This method measures the time it takes to run `add` on an `ArrayList`, which adds the new element at the end. I’ll explain the code and then show the results.

In order to use `Profiler`, we need to create a `Timeable` object that provides two methods: `setup` and `timeMe`. The `setup` method does whatever needs to be done before we start the clock; in this case it creates an empty list. Then `timeMe` does whatever operation we are trying to measure; in this case it adds n elements to the list.

The code that creates `timeable` is an anonymous class that defines a new implementation of the `Timeable` interface and creates an instance of the new class at the same time. If you are not familiar with anonymous classes, you can read about them here: http://thinkdast.com/anonclass.

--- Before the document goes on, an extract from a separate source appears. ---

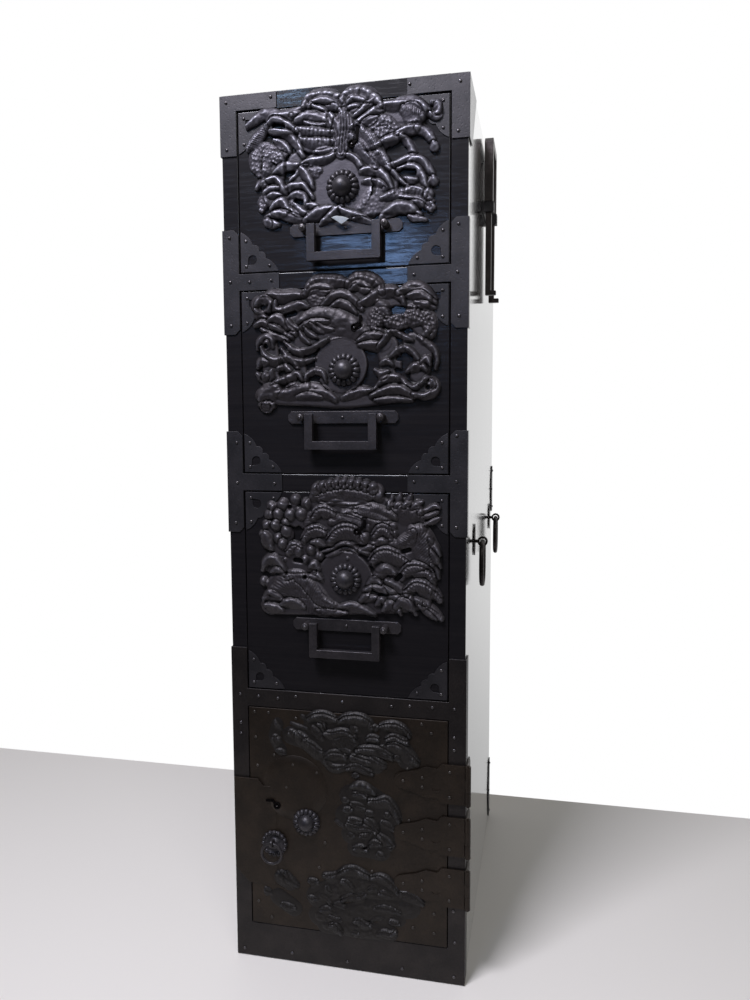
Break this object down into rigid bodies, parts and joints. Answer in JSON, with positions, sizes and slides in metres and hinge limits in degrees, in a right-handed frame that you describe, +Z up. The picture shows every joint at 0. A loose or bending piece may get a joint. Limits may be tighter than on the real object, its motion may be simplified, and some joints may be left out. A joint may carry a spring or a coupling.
{
  "type": "narrow tansu chest",
  "caption": "Tall narrow lacquered tansu with stacked drawers over a hinged door, carved iron lock plates, bail handles, side rings and lifting handles for a carrying pole.",
  "frame": {"origin": "centre of the underside, midway between the sides and midway between the wooden front and the back", "axes": "+X to the right of someone facing the front, +Y into the depth, +Z up; the front faces -Y"},
  "size_m": [0.339, 0.47, 1.1],
  "materials": {
    "lacquer": "glossy black lacquer over wood",
    "bare_wood": "plain unlacquered softwood, aged",
    "black_iron": "satin black finished iron, hammered",
    "worn_iron": "dark iron with a brown, hand-worn surface"
  },
  "bodies": {
    "case": {"side_panel_left": "lacquer", "side_panel_right": "lacquer", "back_panel": "bare_wood", "top_board": "lacquer", "divider_1": "lacquer", "divider_2": "lacquer", "divider_3": "lacquer", "base": "lacquer", "top_corner_iron_left": "black_iron", "top_corner_iron_right": "black_iron", "tee_iron_1_left": "black_iron", "tee_iron_1_right": "black_iron", "tee_iron_2_left": "black_iron", "tee_iron_2_right": "black_iron", "lower_frame_iron": "black_iron", "handle_keeper_left": "black_iron", "handle_keeper_right": "black_iron", "ring_eye_front_left": "black_iron", "ring_eye_rear_left": "black_iron", "ring_eye_front_right": "black_iron", "ring_eye_rear_right": "black_iron", "hinge_leaf_1": "black_iron", "hinge_leaf_2": "black_iron", "hinge_leaf_3": "black_iron"},
    "drawer_1": {"drawer_1_front": "lacquer", "drawer_1_box": "bare_wood", "drawer_1_lock_plate": "black_iron", "drawer_1_boss": "black_iron", "drawer_1_handle_plate": "black_iron"},
    "drawer_1_bail": {"drawer_1_bail": "black_iron"},
    "drawer_1_bolt": {"drawer_1_lock_bolt": "worn_iron"},
    "drawer_2": {"drawer_2_front": "lacquer", "drawer_2_box": "bare_wood", "drawer_2_lock_plate": "black_iron", "drawer_2_boss": "black_iron", "drawer_2_handle_plate": "black_iron"},
    "drawer_2_bail": {"drawer_2_bail": "black_iron"},
    "drawer_2_bolt": {"drawer_2_lock_bolt": "worn_iron"},
    "drawer_3": {"drawer_3_front": "lacquer", "drawer_3_box": "bare_wood", "drawer_3_lock_plate": "black_iron", "drawer_3_boss": "black_iron", "drawer_3_handle_plate": "black_iron"},
    "drawer_3_bail": {"drawer_3_bail": "black_iron"},
    "drawer_3_bolt": {"drawer_3_lock_bolt": "worn_iron"},
    "door": {"door_panel": "lacquer", "door_sheet": "black_iron", "door_lock_plate": "black_iron", "door_boss": "black_iron", "hinge_strap_1": "black_iron", "hinge_strap_2": "black_iron", "hinge_strap_3": "black_iron"},
    "door_ring": {"door_ring": "worn_iron"},
    "door_bolt": {"door_lock_bolt": "worn_iron"},
    "pole_handle_left": {"pole_handle_left": "worn_iron"},
    "side_ring_front_left": {"side_ring_front_left": "worn_iron"},
    "side_ring_rear_left": {"side_ring_rear_left": "worn_iron"},
    "pole_handle_right": {"pole_handle_right": "worn_iron"},
    "side_ring_front_right": {"side_ring_front_right": "worn_iron"},
    "side_ring_rear_right": {"side_ring_rear_right": "worn_iron"}
  },
  "joints": [
    {"name": "drawer_1_slide", "type": "slide", "parent": "case", "child": "drawer_1", "axis": [0, -1, 0], "range_m": [0, 0.36]},
    {"name": "drawer_1_bail_swing", "type": "hinge", "parent": "drawer_1", "child": "drawer_1_bail", "pos_m": [0.005, -0.2375, 0.9355], "axis": [-1, 0, 0], "range_deg": [0, 100]},
    {"name": "drawer_1_bolt_lift", "type": "slide", "parent": "drawer_1", "child": "drawer_1_bolt", "axis": [0, 0, 1], "range_m": [0, 0.008]},
    {"name": "drawer_2_slide", "type": "slide", "parent": "case", "child": "drawer_2", "axis": [0, -1, 0], "range_m": [0, 0.36]},
    {"name": "drawer_2_bail_swing", "type": "hinge", "parent": "drawer_2", "child": "drawer_2_bail", "pos_m": [-0.0005, -0.2375, 0.7125], "axis": [-1, 0, 0], "range_deg": [0, 100]},
    {"name": "drawer_2_bolt_lift", "type": "slide", "parent": "drawer_2", "child": "drawer_2_bolt", "axis": [0, 0, 1], "range_m": [0, 0.008]},
    {"name": "drawer_3_slide", "type": "slide", "parent": "case", "child": "drawer_3", "axis": [0, -1, 0], "range_m": [0, 0.36]},
    {"name": "drawer_3_bail_swing", "type": "hinge", "parent": "drawer_3", "child": "drawer_3_bail", "pos_m": [0.0025, -0.2375, 0.455], "axis": [-1, 0, 0], "range_deg": [0, 100]},
    {"name": "drawer_3_bolt_lift", "type": "slide", "parent": "drawer_3", "child": "drawer_3_bolt", "axis": [0, 0, 1], "range_m": [0, 0.008]},
    {"name": "door_swing", "type": "hinge", "parent": "case", "child": "door", "pos_m": [0.1545, -0.2295, 0.196], "axis": [0, 0, 1], "range_deg": [0, 175]},
    {"name": "door_ring_swing", "type": "hinge", "parent": "door", "child": "door_ring", "pos_m": [-0.096, -0.2401, 0.1674], "axis": [-1, 0, 0], "range_deg": [0, 90]},
    {"name": "door_bolt_slide", "type": "slide", "parent": "door", "child": "door_bolt", "axis": [-1, 0, 0], "range_m": [0, 0.008]},
    {"name": "pole_handle_left_lift", "type": "slide", "parent": "case", "child": "pole_handle_left", "axis": [0, 0, 1], "range_m": [0, 0.106]},
    {"name": "side_ring_front_left_swing", "type": "hinge", "parent": "case", "child": "side_ring_front_left", "pos_m": [-0.1615, -0.121, 0.55], "axis": [0, 1, 0], "range_deg": [0, 95]},
    {"name": "side_ring_rear_left_swing", "type": "hinge", "parent": "case", "child": "side_ring_rear_left", "pos_m": [-0.1615, 0.16, 0.55], "axis": [0, 1, 0], "range_deg": [0, 95]},
    {"name": "pole_handle_right_lift", "type": "slide", "parent": "case", "child": "pole_handle_right", "axis": [0, 0, 1], "range_m": [0, 0.106]},
    {"name": "side_ring_front_right_swing", "type": "hinge", "parent": "case", "child": "side_ring_front_right", "pos_m": [0.1615, -0.121, 0.55], "axis": [0, -1, 0], "range_deg": [0, 95]},
    {"name": "side_ring_rear_right_swing", "type": "hinge", "parent": "case", "child": "side_ring_rear_right", "pos_m": [0.1615, 0.16, 0.55], "axis": [0, -1, 0], "range_deg": [0, 95]}
  ]
}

But you don’t need to know much for the next exercise; even if you are not comfortable with anonymous classes, you can copy and modify the example code.

The next step is to create the `Profiler` object, passing the `Timeable` object and a title as parameters.

The `Profiler` provides `timingLoop` which uses the `Timeable` object stored as an instance variable. It invokes the `timeMe` method on the `Timeable` object several times with a range of values of n. `timingLoop` takes two parameters:

• `startN` is the value of n the timing loop should start at.
• `endMillis` is a threshold in milliseconds. As `timingLoop` increases the problem size, the run time increases; when the run time exceeds this threshold, `timingLoop` stops.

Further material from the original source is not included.